J.R. Salgueiro, Yu.S. Kivshar, D.E. Pelinovsky, V. Simon, and H. Michinel
Spatial vector solitons in nonlinear photonic crystal fibers
Studies in Applied Mathematics 115, 157-171 (2005)
Abstract:
We study spatial vector solitons in a photonic crystal fiber
(PCF) made of a material with the focusing Kerr nonlinearity. We
show that such two-component localized nonlinear waves consist of
two mutually trapped components confined by the PCF linear and the
self-induced nonlinear refractive indices, and they bifurcate from
the corresponding scalar solitons.

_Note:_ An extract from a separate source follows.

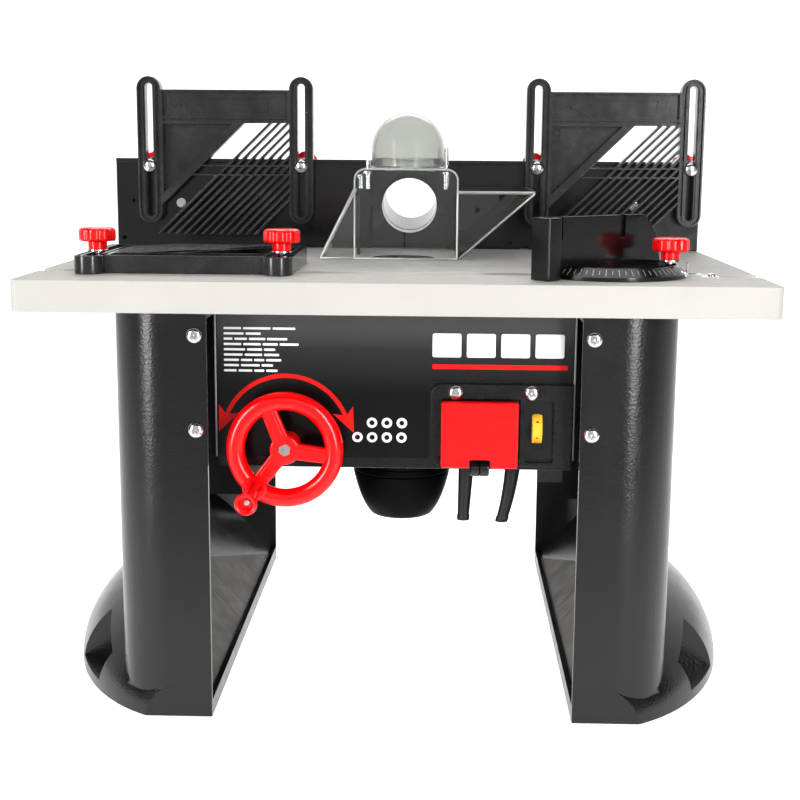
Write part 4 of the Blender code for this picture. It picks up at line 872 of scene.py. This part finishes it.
# ---- motor --------------------------------------------------------------------------------
def build_motor():
    low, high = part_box("motor_housing")
    axis = (low + high) / 2
    top, bottom = high.z / MM, low.z / MM
    place = Matrix.Translation((axis.x, axis.y, 0))
    can = lathe("motor_can", [(0, top), (29, top), (33, top - 0.6), (43, top - 5), (44.6, top - 6.6),
                              (47.0, 279), (47.0, 226), (46.2, 225), (46.2, 222), (47.0, 221),
                              (47.0, 162), (46.0, 161), (46.0, 157), (47.0, 156), (47.0, bottom + 1),
                              (46.2, bottom), (0, bottom)], 96)
    show("motor_can", can, MOTOR, "lift", "motor_housing", matrix=place)
    low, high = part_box("motor_cap")
    top, bottom = high.z / MM, low.z / MM
    bowl = lathe("motor_bowl", [(0, top), (45.8, top), (46.5, top - 0.8), (46.3, top - 3), (44.5, 140),
                                (43.1, 135), (41.5, 130), (39.9, 125.4), (38, 121), (36.1, 117),
                                (33.8, 113), (31.0, 109), (29.6, 107.4), (27.4, 106.2),
                                (24.0, bottom), (0, bottom)], 96)
    vents = []
    for k in range(12):
        turn = Matrix.Rotation(math.radians(30 * k + 15), 4, "Z")
        vents.append(slab("vent", [stadium(14.5, 0, 4, 1.8)], bottom - 2, bottom + 3, turn))
    bowl = carve(bowl, cuts=[merged("vents", vents)])
    show("motor_bowl", bowl, MOTOR, "lift", "motor_cap", matrix=place)
    for node, material in (("carriage", CAST), ("mount_plate", CAST), ("lift_screw", STEEL),
                           ("wheel_shaft", STEEL), ("spindle", STEEL), ("collet_nut", STEEL)):
        finish_node(node, material)


# ---- fence --------------------------------------------------------------------------------
FENCE_FACE = 377.0


def build_fence():
    finish_node("fence_base", BLACK)
    for side in ("left", "right"):
        low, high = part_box("fence_face_" + side)
        x0, x1 = low.x / MM, high.x / MM
        z0, z1 = low.z / MM, high.z / MM
        thick = (high.y - low.y) / MM
        front = standing(FENCE_FACE)
        face = slab("fence_face", [oblong(x0, z0, x1, z1)], -thick, -0.4, front, edge=0.8)
        lip = slab("lip", [oblong(x0, z1 - 4.0, x1, z1)], -thick, 0.0, front, edge=0.7)
        cuts = []
        for node in BOLTS:
            b0, b1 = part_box(node)
            x, z = (b0.x + b1.x) / 2 / MM, (b0.z + b1.z) / 2 / MM
            if x0 < x < x1:
                cuts.append(slab("hole", [circle(x, z, 3.6, 28)], -30, 5, front))
        if side == "left":
            cuts += [slab("hole", [circle(x, z, r, 24)], -30, 5, front)
                     for x, z, r in ((-281.0, 402.0, 1.7), (-291.5, 364.0, 2.4))]
        else:
            cuts += [slab("hole", [circle(106.8, 363.0, 2.6, 24)], -30, 5, front),
                     slab("notch", [oblong(117.0, 350, 125.5, 359.2)], -30, 5, front)]
        mesh = carve(face, adds=[lip], cuts=cuts)
        show("fence_face_%s_board" % side, mesh, BLACK, "fence", "fence_face_" + side)
    low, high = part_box("dust_port")
    tilt = math.radians(7.2)
    along = Vector((0, math.cos(tilt), math.sin(tilt)))
    start = Vector((0.003, D(405.0), T(46.5))) - along * 6 * MM
    r = 28.0
    pipe = lathe("port_pipe", [(r + 2.2, 69.2), (r + 2.8, 68.6), (r + 2.8, 62.0), (r + 2.2, 61.0),
                               (r + 2.4, 30), (r + 3.6, 8), (r + 3.6, 0), (r, 0), (r - 0.2, 10),
                               (r - 0.8, 68.4), (r - 0.2, 69.2)], 96)
    pipe.transform(Matrix.Translation(start) @ towards(along))
    trim = block("port_trim", (-0.06, D(360), T(-20)), (0.066, D(405.3), T(120)))
    show("dust_pipe", carve(pipe, cuts=[trim]), BLACK, "fence", "dust_port")
    # lining of the hood: the port's mouth seen between the fence faces
    mouth = lathe("port_mouth", [(r + 3.2, 19.5), (r + 3.2, -0.5), (r + 0.1, -0.5), (r + 0.1, 19.5)], 96)
    at = Vector((0.003, D(381.0), T(44.0)))
    mouth.transform(Matrix.Translation(at) @ towards(along))
    backing = slab("backing", [rounded(-35.5, T(4.6) / MM, 41.5, T(79.5) / MM, 2),
                               circle(3.0, T(43.9) / MM, r + 0.6, 96)], -6.5, -3.5, standing(FENCE_FACE))
    ledge = block("ledge", (-0.0355, D(378.5), T(4.5)), (0.0415, D(384.0), T(9.5)), 0.5)
    show("hood_lining", merged("hood_lining", [mouth, backing, ledge]), BOARD, "fence")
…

We demonstrate that, in a sharp
contrast with an entirely homogeneous nonlinear Kerr medium where
both scalar and vector spatial solitons are unstable and may
collapse, the periodic structure of PCF can stabilize the otherwise
unstable two-dimensional spatial optical solitons. We apply the
matrix criterion for stability of these two-parameter solitons, and
verify it by direct numerical simulations.
Keywords:
COUPLED NONLINEAR SCHRODINGER EQUATIONS, PERIODIC POTENTIALS WITH DEFECTS,
PHOTONIC OPTICAL FIBERS, BIFURCATIONS OF VECTOR SOLITONS, STABILITY OF VECTORS SOLITONS.